START INPUT RECORDS

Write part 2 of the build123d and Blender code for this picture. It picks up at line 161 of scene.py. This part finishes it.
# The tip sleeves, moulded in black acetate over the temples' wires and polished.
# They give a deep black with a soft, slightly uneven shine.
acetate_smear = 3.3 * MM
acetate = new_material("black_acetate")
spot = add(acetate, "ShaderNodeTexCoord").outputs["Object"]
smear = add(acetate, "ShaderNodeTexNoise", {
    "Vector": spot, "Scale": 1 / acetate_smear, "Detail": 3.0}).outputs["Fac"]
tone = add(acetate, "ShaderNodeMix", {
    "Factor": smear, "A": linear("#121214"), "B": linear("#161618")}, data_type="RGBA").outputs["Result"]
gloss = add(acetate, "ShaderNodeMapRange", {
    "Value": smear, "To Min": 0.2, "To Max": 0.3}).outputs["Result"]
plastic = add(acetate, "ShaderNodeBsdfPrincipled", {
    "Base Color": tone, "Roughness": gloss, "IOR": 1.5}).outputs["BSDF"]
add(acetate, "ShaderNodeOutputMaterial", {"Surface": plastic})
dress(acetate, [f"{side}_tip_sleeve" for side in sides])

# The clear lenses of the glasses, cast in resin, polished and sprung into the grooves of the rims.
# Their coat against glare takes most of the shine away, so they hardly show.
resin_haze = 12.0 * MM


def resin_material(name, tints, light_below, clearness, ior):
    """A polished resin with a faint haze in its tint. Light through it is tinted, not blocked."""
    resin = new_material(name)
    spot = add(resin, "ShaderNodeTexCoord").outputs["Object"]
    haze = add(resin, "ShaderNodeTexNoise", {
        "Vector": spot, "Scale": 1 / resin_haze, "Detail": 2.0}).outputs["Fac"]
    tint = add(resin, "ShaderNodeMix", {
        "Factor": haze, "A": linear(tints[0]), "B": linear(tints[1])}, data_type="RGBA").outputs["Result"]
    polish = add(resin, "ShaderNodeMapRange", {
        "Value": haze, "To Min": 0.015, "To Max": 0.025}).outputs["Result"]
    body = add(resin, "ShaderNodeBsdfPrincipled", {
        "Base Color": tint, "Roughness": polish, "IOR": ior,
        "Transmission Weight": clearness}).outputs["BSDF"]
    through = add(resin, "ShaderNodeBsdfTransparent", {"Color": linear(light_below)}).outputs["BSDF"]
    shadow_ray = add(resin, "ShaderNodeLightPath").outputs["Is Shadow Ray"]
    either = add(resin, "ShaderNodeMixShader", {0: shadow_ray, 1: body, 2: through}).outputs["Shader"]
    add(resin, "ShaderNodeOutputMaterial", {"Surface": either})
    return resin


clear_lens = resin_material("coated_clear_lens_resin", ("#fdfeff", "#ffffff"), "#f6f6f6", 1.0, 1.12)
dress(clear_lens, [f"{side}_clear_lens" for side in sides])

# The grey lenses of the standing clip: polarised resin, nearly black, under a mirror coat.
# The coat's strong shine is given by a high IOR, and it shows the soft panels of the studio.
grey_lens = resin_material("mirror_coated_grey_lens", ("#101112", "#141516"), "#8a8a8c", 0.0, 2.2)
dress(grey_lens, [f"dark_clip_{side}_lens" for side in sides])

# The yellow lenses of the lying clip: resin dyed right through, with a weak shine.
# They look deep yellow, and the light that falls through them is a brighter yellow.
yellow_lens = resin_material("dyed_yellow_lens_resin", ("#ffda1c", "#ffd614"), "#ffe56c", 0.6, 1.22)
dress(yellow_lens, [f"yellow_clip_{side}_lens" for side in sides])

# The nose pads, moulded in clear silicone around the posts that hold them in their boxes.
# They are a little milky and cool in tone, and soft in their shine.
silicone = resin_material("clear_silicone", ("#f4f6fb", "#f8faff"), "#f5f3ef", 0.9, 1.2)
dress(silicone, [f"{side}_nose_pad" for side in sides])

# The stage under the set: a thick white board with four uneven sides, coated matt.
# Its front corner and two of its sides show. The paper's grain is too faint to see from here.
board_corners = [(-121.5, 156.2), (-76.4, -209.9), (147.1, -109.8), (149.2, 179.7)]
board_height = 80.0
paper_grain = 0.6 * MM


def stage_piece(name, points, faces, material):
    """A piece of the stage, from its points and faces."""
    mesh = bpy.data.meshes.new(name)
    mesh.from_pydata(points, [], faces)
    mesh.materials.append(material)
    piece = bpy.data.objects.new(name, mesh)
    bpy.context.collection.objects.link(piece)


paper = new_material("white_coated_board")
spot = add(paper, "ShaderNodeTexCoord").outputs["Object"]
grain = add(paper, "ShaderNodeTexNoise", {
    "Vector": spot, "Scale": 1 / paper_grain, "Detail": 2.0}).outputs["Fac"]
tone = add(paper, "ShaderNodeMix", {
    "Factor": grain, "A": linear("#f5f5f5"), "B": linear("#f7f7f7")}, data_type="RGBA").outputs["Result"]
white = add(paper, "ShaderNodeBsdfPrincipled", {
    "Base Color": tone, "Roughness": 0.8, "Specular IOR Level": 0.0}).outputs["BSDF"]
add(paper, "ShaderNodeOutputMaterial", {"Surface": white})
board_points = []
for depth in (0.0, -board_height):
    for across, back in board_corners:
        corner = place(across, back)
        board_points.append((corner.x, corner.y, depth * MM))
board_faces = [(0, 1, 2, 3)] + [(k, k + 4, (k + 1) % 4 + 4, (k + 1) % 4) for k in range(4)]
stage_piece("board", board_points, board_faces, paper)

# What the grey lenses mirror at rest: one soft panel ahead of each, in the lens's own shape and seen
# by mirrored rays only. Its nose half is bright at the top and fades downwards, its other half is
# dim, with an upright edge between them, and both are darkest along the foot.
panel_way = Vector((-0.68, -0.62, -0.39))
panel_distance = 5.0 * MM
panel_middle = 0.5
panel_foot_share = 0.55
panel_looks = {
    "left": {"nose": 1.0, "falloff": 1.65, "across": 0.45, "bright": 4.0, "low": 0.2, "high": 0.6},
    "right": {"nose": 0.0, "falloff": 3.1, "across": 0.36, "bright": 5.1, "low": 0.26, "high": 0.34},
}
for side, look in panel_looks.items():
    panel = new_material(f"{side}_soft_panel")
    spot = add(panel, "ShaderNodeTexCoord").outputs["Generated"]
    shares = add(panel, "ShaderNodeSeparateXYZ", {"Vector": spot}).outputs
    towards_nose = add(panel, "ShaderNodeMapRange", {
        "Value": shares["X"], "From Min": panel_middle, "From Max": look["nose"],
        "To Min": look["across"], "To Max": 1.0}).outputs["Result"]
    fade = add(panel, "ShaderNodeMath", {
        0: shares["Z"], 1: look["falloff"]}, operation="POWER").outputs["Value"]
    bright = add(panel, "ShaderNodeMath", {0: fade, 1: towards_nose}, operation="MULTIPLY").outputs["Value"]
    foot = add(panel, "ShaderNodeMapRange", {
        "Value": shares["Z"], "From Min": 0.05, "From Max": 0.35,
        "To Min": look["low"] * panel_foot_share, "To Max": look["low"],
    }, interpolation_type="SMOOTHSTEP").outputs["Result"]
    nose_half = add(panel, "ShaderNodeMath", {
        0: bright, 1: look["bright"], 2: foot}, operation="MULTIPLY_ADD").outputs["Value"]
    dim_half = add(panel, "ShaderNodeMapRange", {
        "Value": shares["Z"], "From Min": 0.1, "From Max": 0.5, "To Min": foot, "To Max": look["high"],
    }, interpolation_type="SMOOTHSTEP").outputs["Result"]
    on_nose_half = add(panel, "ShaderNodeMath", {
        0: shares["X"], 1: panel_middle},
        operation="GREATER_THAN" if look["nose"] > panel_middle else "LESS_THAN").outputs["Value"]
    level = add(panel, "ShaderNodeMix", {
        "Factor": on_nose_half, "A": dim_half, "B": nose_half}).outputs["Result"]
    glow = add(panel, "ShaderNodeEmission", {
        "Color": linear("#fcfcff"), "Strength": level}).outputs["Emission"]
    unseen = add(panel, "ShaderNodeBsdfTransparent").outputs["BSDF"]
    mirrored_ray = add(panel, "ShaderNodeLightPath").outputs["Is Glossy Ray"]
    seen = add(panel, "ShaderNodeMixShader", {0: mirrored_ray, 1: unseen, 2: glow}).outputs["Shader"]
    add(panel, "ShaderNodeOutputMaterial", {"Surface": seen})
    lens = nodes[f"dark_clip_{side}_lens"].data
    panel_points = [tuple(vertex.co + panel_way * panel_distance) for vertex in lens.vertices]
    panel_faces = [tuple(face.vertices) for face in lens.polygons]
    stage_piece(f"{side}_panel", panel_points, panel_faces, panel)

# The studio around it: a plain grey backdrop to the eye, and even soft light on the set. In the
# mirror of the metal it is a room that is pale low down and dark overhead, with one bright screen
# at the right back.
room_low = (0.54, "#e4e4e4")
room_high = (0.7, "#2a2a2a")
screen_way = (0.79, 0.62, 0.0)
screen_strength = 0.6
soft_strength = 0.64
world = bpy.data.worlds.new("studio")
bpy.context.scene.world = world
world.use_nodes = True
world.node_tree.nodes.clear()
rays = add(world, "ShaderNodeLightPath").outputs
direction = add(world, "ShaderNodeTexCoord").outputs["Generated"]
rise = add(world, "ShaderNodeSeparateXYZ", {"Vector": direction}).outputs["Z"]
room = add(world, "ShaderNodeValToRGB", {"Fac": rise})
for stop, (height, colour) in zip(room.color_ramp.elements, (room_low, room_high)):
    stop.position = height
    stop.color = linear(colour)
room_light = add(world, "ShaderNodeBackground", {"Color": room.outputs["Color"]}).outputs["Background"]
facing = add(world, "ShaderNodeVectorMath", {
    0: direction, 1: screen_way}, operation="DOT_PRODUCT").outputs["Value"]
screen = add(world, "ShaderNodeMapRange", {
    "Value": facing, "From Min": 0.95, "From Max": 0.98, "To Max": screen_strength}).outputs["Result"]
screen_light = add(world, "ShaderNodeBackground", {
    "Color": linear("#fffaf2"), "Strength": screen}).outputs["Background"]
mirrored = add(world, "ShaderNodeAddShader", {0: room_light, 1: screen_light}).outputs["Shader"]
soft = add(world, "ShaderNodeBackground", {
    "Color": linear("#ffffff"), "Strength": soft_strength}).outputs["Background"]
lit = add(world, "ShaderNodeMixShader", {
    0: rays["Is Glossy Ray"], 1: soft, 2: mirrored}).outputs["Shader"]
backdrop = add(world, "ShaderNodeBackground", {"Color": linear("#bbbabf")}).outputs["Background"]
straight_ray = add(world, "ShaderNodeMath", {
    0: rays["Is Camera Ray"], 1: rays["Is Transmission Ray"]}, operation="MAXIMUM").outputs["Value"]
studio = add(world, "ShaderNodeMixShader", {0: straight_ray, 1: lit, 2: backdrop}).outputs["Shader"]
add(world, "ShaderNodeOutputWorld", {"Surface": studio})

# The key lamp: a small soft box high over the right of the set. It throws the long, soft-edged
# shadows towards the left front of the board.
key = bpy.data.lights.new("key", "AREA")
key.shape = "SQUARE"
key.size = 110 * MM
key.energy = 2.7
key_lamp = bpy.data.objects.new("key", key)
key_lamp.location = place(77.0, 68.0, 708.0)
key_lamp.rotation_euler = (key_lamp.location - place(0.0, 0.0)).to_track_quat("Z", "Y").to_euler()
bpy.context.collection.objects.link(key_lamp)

END INPUT RECORDS
START INPUT RECORDS

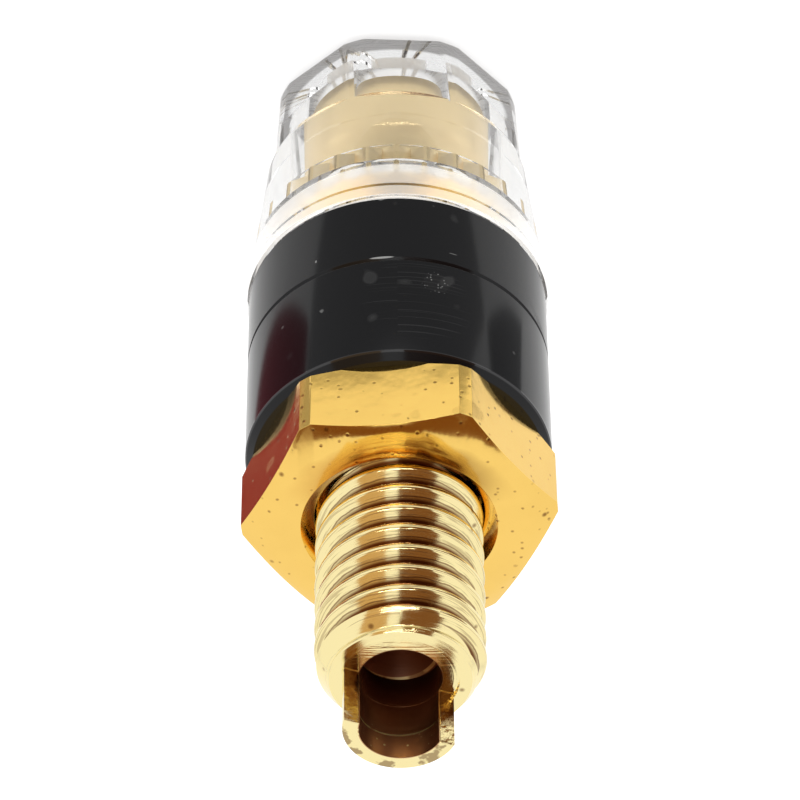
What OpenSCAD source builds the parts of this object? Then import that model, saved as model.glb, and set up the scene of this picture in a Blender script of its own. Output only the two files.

END INPUT RECORDS
START INPUT RECORDS

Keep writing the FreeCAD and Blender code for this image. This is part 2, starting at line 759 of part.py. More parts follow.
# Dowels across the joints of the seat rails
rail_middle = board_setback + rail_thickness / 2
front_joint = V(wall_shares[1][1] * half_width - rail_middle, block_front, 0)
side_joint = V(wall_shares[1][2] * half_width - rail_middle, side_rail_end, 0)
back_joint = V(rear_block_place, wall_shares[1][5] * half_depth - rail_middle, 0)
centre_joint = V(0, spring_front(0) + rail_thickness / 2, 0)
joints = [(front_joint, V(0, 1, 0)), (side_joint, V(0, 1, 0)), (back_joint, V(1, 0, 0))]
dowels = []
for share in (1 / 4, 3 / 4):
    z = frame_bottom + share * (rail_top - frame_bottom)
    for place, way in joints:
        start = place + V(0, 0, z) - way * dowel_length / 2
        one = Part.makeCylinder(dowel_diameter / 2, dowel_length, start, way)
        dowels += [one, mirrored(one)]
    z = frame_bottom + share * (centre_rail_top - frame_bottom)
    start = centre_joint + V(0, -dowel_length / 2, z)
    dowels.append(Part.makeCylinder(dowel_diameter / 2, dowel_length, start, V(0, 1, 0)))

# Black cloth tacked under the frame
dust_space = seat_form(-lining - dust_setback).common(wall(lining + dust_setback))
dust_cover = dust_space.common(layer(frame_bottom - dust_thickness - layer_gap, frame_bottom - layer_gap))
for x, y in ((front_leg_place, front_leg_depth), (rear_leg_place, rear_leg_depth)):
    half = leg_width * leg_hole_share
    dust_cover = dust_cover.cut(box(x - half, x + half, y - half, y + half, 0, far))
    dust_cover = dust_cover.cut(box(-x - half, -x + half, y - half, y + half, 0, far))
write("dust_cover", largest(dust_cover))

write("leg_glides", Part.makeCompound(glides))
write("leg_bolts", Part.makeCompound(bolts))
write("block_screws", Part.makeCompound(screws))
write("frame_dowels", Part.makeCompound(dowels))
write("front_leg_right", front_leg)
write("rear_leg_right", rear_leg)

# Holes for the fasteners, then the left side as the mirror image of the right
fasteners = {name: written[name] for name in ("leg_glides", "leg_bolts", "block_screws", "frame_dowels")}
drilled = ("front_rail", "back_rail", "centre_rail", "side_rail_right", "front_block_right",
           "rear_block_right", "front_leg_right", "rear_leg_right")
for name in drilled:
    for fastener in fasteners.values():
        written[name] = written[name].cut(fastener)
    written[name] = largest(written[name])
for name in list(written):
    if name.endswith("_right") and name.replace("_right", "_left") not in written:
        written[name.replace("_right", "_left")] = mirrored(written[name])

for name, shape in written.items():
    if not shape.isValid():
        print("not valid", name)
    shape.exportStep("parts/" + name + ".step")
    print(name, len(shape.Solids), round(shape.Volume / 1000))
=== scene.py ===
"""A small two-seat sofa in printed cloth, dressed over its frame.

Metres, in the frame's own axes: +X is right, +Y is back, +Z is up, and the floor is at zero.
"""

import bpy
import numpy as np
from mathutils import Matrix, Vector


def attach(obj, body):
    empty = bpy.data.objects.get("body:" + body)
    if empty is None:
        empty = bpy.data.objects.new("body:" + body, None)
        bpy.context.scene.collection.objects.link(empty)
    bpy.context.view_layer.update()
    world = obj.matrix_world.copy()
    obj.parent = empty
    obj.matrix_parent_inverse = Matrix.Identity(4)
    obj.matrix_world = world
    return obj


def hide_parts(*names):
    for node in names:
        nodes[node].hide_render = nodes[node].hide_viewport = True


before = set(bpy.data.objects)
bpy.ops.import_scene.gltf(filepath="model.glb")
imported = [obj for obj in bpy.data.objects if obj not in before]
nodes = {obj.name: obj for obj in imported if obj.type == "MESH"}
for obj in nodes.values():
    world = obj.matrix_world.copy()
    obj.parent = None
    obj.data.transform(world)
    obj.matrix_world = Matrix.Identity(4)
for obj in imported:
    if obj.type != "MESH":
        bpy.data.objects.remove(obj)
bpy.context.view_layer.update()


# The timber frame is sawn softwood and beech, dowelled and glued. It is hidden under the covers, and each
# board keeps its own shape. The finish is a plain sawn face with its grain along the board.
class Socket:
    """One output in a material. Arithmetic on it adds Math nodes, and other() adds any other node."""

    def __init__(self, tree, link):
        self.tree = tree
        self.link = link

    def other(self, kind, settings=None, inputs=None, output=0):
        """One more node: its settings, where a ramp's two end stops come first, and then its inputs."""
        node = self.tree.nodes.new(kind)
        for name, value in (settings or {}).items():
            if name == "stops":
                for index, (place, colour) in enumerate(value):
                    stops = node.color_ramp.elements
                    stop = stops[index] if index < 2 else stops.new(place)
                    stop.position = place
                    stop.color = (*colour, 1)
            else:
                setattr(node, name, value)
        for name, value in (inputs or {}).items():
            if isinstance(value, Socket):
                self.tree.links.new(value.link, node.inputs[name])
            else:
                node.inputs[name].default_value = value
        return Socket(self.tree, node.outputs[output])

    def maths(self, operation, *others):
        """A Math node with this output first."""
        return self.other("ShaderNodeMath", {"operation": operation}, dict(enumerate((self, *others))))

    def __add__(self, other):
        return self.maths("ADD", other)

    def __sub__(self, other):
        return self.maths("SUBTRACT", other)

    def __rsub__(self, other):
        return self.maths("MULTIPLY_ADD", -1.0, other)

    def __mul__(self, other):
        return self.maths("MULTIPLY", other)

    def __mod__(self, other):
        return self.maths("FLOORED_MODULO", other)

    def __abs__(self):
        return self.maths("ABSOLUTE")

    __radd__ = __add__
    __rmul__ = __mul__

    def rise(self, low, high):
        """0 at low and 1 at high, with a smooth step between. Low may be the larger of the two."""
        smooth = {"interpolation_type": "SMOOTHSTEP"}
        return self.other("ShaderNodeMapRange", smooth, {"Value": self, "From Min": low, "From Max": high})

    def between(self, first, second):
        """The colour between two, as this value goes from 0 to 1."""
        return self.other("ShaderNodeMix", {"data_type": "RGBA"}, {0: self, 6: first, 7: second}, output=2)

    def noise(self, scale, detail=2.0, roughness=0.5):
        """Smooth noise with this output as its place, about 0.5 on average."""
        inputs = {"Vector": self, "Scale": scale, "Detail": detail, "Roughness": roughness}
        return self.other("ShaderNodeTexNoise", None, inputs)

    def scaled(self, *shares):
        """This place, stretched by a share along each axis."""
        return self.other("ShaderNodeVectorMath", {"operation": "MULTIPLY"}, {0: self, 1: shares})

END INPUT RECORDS

## SET EXERCISE:
Collect the lines of the data that carry the word "Blender".

## ANSWER TO THIS PROBLEM:
Write part 2 of the build123d and Blender code for this picture. It picks up at line 161 of scene.py. This part finishes it.
What OpenSCAD source builds the parts of this object? Then import that model, saved as model.glb, and set up the scene of this picture in a Blender script of its own. Output only the two files.
Keep writing the FreeCAD and Blender code for this image. This is part 2, starting at line 759 of part.py. More parts follow.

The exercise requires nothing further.